The pharmacologic and kinetic characteristics of sodium-dependent uptake of [³H] L-glutamate, [³H] D-aspartate, and [³H] L-aspartate into crude synaptosomal preparations of rat corpus striatum and ecrebellum have been examined in vitro. In cerebellum the apparent K_t s and V_max for the three excitatory amino acids were identical whereas in striatal synaptosomes, the V_max for [³H] L-glutamate was 30% greater (P≤.001) than for [³H] D-aspartate and 50% greater (P ≤.001) than for [³H] L-aspartate. L-Amino adipic acid inhibited the uptake of the three amino acids in both regions of brain but was 15- to 20-fold more potent in cerebellum than in striatum.
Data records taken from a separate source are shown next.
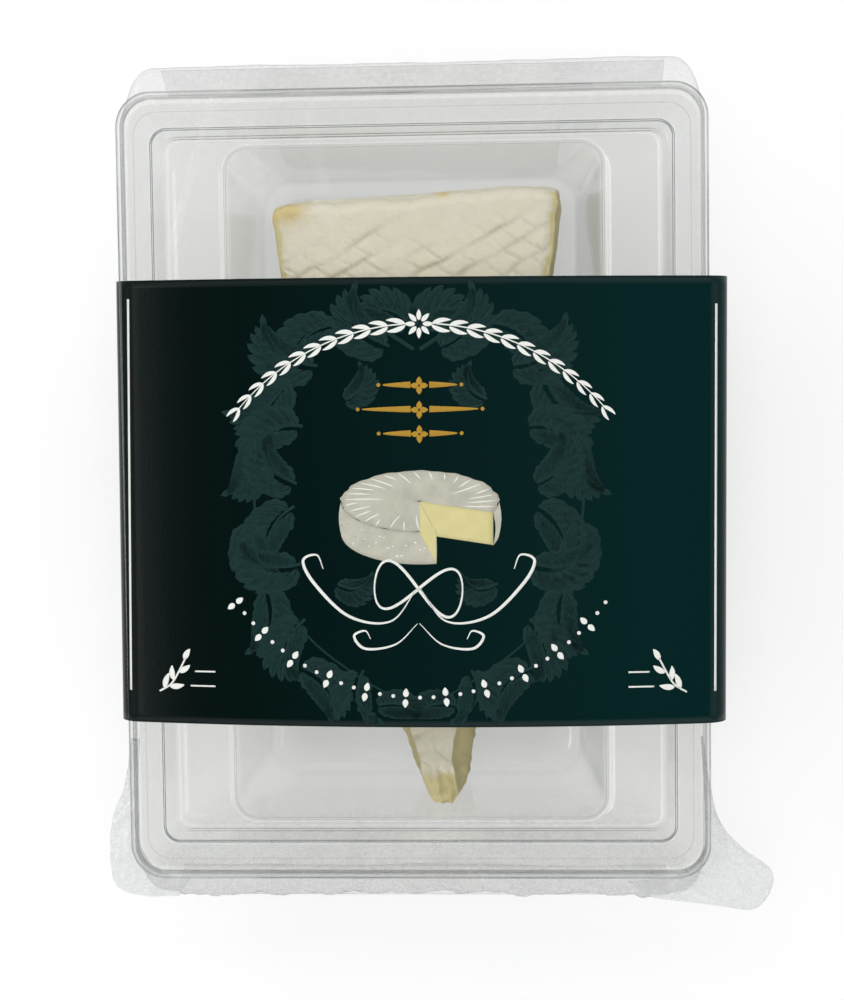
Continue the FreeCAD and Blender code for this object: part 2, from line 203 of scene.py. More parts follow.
plasticSettings = {
    # tint face on and edge on, even haze and the attribute that adds to it, roughness, grain of
    # the mirror, share mirrored face on, and the attribute that paints dark lines along bends, a painted
    # shade in place of their refraction
    "trayPlastic": dict(tint=(0.972, 0.975, 0.968), edgeTint=(0.60, 0.62, 0.62), haze=0.012,
                        hazeAndSheenFrom="", shine=0.09, grain=0.03, mirrorFacing=0.05, paintedLineFrom="bend"),
    "filmPlastic": dict(tint=(0.980, 0.981, 0.977), edgeTint=(0.66, 0.68, 0.69), haze=0.006,
                        hazeAndSheenFrom="crease", shine=0.13, grain=0.035, mirrorFacing=0.045, paintedLineFrom=""),
}
plasticLook = dict(
    paintedLineTint=(0.30, 0.33, 0.34), milkAndSheen=(0.86, 0.87, 0.87), edgePower=7.0, mirrorPower=5.0, mirrorRise=0.9,
    grainScale=220, grainDepth=0.0004, creaseScale=900,
)


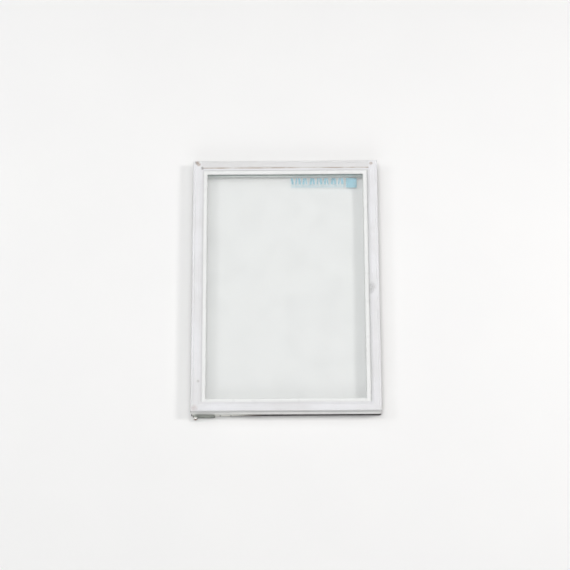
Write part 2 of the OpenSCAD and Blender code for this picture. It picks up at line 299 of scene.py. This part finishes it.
def gasket_vinyl():
    """Pale soft vinyl with specks and brown and grey marks, and painted shade on its low edges and rolled
    lower edge.
    """
    m = NodeMaterial("gasket_vinyl")
    clouds = m.noise(9.0, 4.0)
    tone = m.mix(m.ramp(clouds, 0.35, 0.7), VINYL, VINYL_SHADE)
    specks = m.ramp(m.noise(420.0, 2.0), 0.66, 0.74, 0.0, 0.35)
    tone = m.mix(specks, tone, SPECK)
    # The upper length is greyer, and a thin brown line runs along its crevice
    x = m.axis(0)
    y = m.axis(1)
    inside = m.ramp(m.math("ABSOLUTE", x), LEAF_W / 2 - LINE_STARTS, LEAF_W / 2 - LINE_FULL)
    upper = m.ramp(y, LINE_Y - 0.0015, LINE_Y)
    tone = m.mix(m.product(upper, inside, 0.55), tone, VINYL_UPPER)
    off_line = m.math("ABSOLUTE", m.math("SUBTRACT", y, LINE_Y))
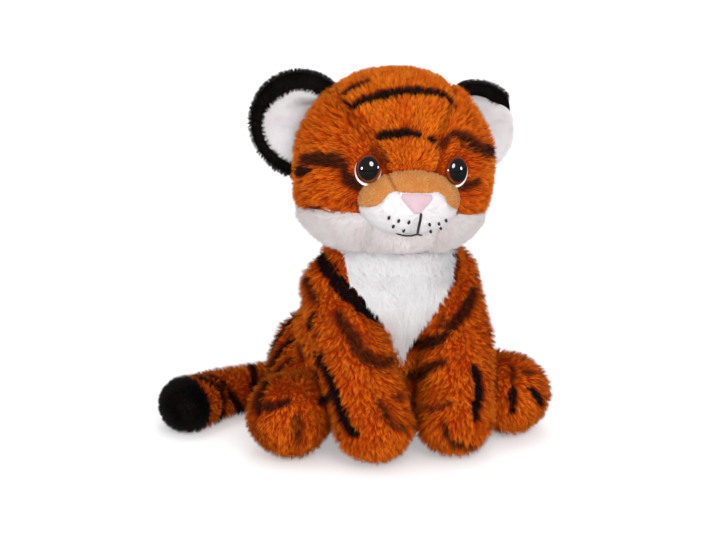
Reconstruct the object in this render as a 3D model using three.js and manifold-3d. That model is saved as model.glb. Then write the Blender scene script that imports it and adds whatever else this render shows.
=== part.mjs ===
// A sitting plush tiger, in millimetres: +Z up, facing -Y, with its seat on the floor at the origin.
// Every panel of pile fabric is a shell of its own round the filling, and each limb is sewn on at a
// seam that bends.
import * as THREE from "three";
import { mergeVertices } from "three/addons/utils/BufferGeometryUtils.js";
import Module from "manifold-3d";

const wasm = await Module();
wasm.setup();

// Fabric, seams and clearances
const plushThickness = 4.5;
const shortPileThickness = 2.5;
const seamGap = 0.3;
const floorCut = 0.5;

// Torso: a pear that leans forward, flat on the floor, with a dish at the top that the head sits in
const torsoHeight = 131;
const torsoHalfWidth = 64;
const torsoHalfDepth = 45;
const torsoTopRound = 34;
const neckForward = 7;
const neckOpeningRadius = 20;
const pouchHeight = 34;
const bibHalfWidth = 37;
const bibTip = 57;
const torsoShares = [
  { up: 0.08, back: 0.4, wide: 0.91, deep: 0.88 },
  { up: 0.23, back: 0.41, wide: 1, deep: 0.97 },
  { up: 0.42, back: 0.33, wide: 0.97, deep: 0.98 },
  { up: 0.61, back: 0.13, wide: 0.9, deep: 0.98 },
  { up: 0.79, back: -0.09, wide: 0.81, deep: 0.91 },
  { up: 0.92, back: -0.14, wide: 0.72, deep: 0.76 },
];

// Head: an egg with full jowls, tilted and turned a little to one side, sewn on round the neck opening
const headHalfWidth = 65;
const headHalfDepth = 56;
const headCrown = 61.5;
const headJowl = 58;
const headSeat = 3.5;
const headForward = 12;
const headTiltDegrees = 4.7;
const headYawDegrees = -5;
const crownSquareness = 2;
const jowlSquareness = 3.2;
const throatSquareness = 2.4;
const gussetHalfWidth = 40;
const gussetTop = 46;
const browHalfWidth = 22;
const browHeight = 28;
const gussetFootHalfWidth = 16;
const gussetFoot = 6;
const gussetBack = 8;
const cheekDrop = 31.5;
const cheekRake = 0.22;
const cheekBack = 14;
const chinHalfWidth = 21;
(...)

In contrast, dihydrokainic acid inhibited transport processes in the corpus straitum but was without activity in cerebellar preparations. The neurotoxin kainic acid blocked only a portion (60%) of [³H] L-glutamate and [³H] D-aspartate uptake in cerebellum while completeley inhibiting amino acid trasport in corpus striatum. Three days post kainic acid lesion, [³H] D-aspartate uptake was attenuated more than [³H] L-glutamate uptake in the corpus straitum; destruction of corticostriatal afferents reduced [³H] L-glutamate to a greater extent than [³H] D-aspartate. Various lesions of the cerebellum affected excitatory amino acid transport processes to a similar extent. These results suggest that excitatory amino acid transport systems are pharmacologically distinct in different brain regions and may be heterogeneous within a single region.